When thinking about global warming, expecting multiple heatwaves in the coming decades is the most intuitive. If you are old enough to remember the 2003 heatwave, or more recently 2019 one, it is very likely that such weather events are not so unique in your life.

Besides the new national heat record on June 28th, 2019 with 46°C, you may remember July 25th, 2019? In Paris, 42°C was reached during the day (suit obligatory), 30°C at midnight …, a difficult day to bear finalizing a heat wave that left a strong mark on people.

Infographic: Several heat records beaten | Statista
https://fr.statista.com/infographie/18481/records-de-chaleur-dans-une-selection-de-villes-de-france/

Was it so exceptional? With climate change, will we face more of them, more often? More intense ones? Will we reach 50°C in France by 2050?
To answer this question, we received Fabio D’Andrea, researcher at the French National Centre for Scientific Research (CNRS) and deputy director of the Laboratoire de météorologie dynamique (LMD).

Heat peak or heat wave?

Before getting to the heart of the matter, it is important to first define what we are talking about:

  • A heat peak is “a transient period of abnormally warm weather usually lasting 24 to 48 hours. It can happen locally in a weather station, but also on a larger territory“.
  • A heat wave is defined as the observation of abnormally warm weather for several consecutive days (See Météo-France). IPCC provides a similar definition: “A period of abnormally hot weather“.

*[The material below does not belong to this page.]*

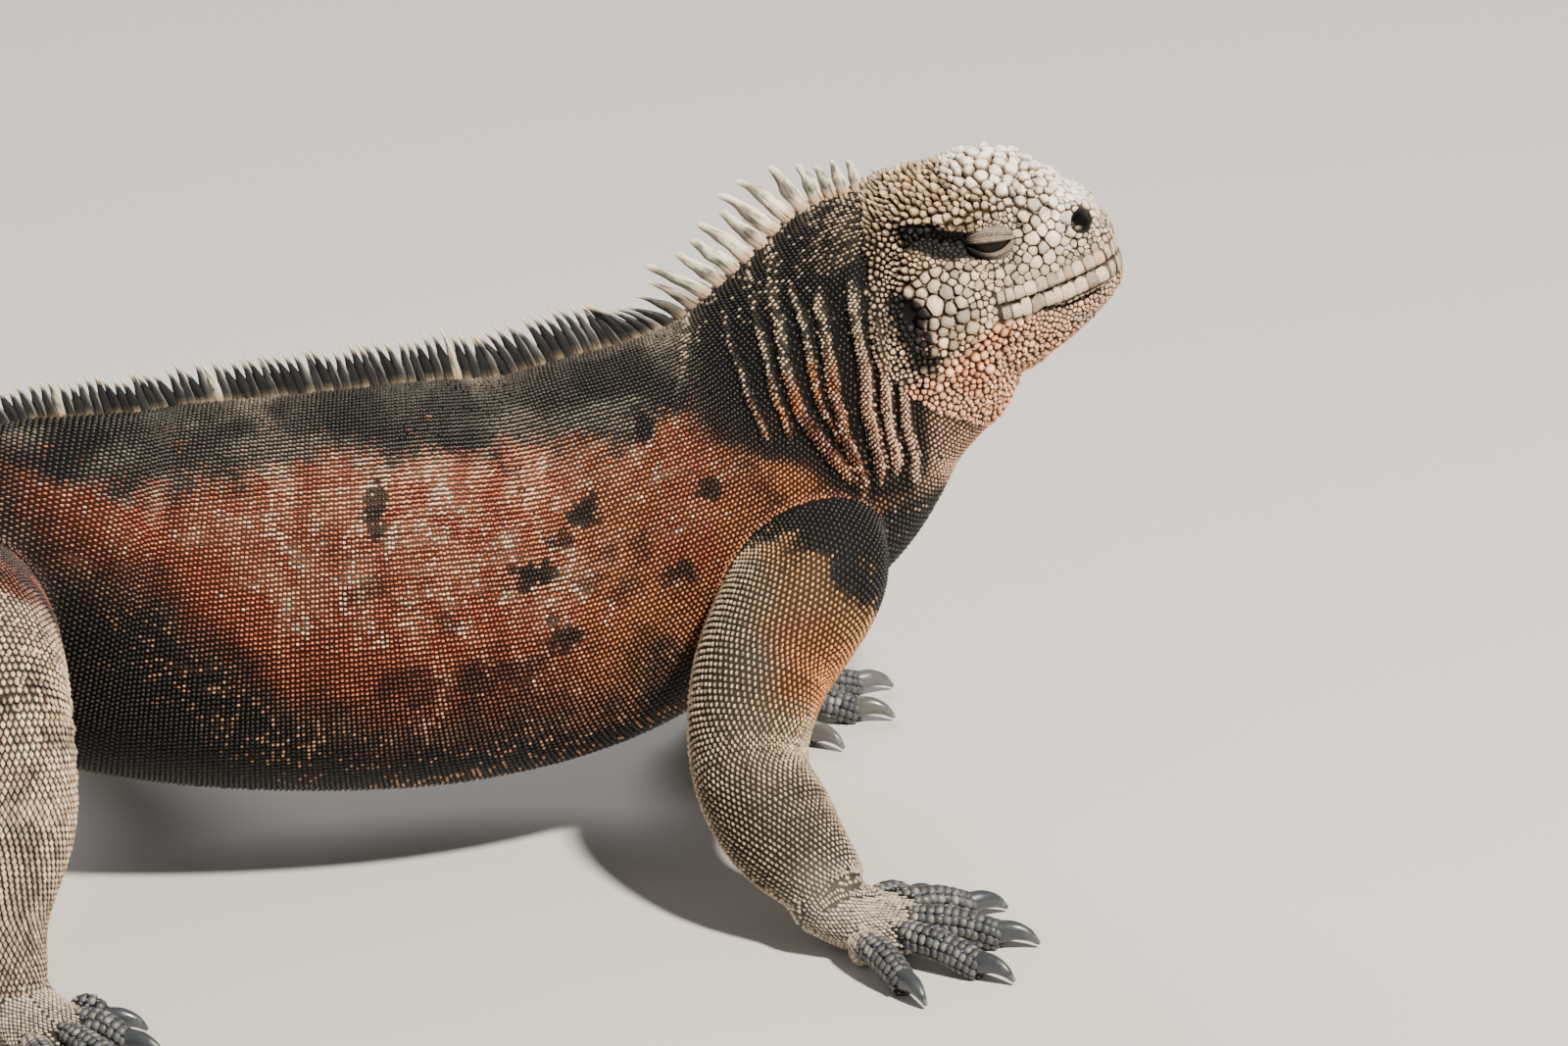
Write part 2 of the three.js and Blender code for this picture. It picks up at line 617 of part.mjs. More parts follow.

Characteristic of a heat wave

Is there a fundamental difference between an extreme heat event and a heat wave? Well, not really! There is no universal definition for this phenomenon: the temperature levels and episode duration that characterize it vary across the world and the areas considered. Their definitions will therefore depend on several parameters:

  • The time period, sensitive to cumulative days, over a month or a year.
  • The geographical area (28°C during daytime is more unusual in Brittany than in the South-East of France)
  • Its impact:
    • Human health is a great example of impact, as it ensures to take into account the temperature at night, humidity, etc. Thresholds will vary according to the geographical area and the population vulnerability.
    • Agriculture is another one: impact assessments can use thresholds for the cumulative number of days of extreme heat during the growing season (which is crucial for the physiology of a given crop).
  • The weather vigilance system of a city or a country: politics warn the population according to pre-determined thresholds.
  • The scientific research activity, depending on the scope and purpose.

How is heat wave formed?

The heat wave formation depends on local weather conditions. Usually, it is either caused by a persistent high atmospheric pressure condition or by a persistent wind condition from warmer regions (South wind in the Northern hemisphere and North wind in the South). In Europe, and particularly in France, both weather conditions can occur.

The 2003 heat wave is an example of the first condition. Meteorologists refer to it as atmospheric blocking: slow-moving, high-pressure systems block westerly winds in the upper levels of the atmosphere. Because such conditions are usually persistent, a heat wave can last several consecutive days.

How to forecast a heat wave?

A heat wave is anticipated by classical weather forecasts, which, as explained in this article, predict the state of the atmosphere with a time horizon of about 10 days.

Forecasts are updated daily with continuous data. This makes it possible to determine the duration of the phenomenon, and thus differentiates a heat peak from a heat wave.
While phenomenons such as atmospheric blocking are difficult to forecast with the numerical models of weather centres, it is possible to anticipate a heat peak 5 to 7 days in advance (this is important from a health policy perspective, we will come back to it).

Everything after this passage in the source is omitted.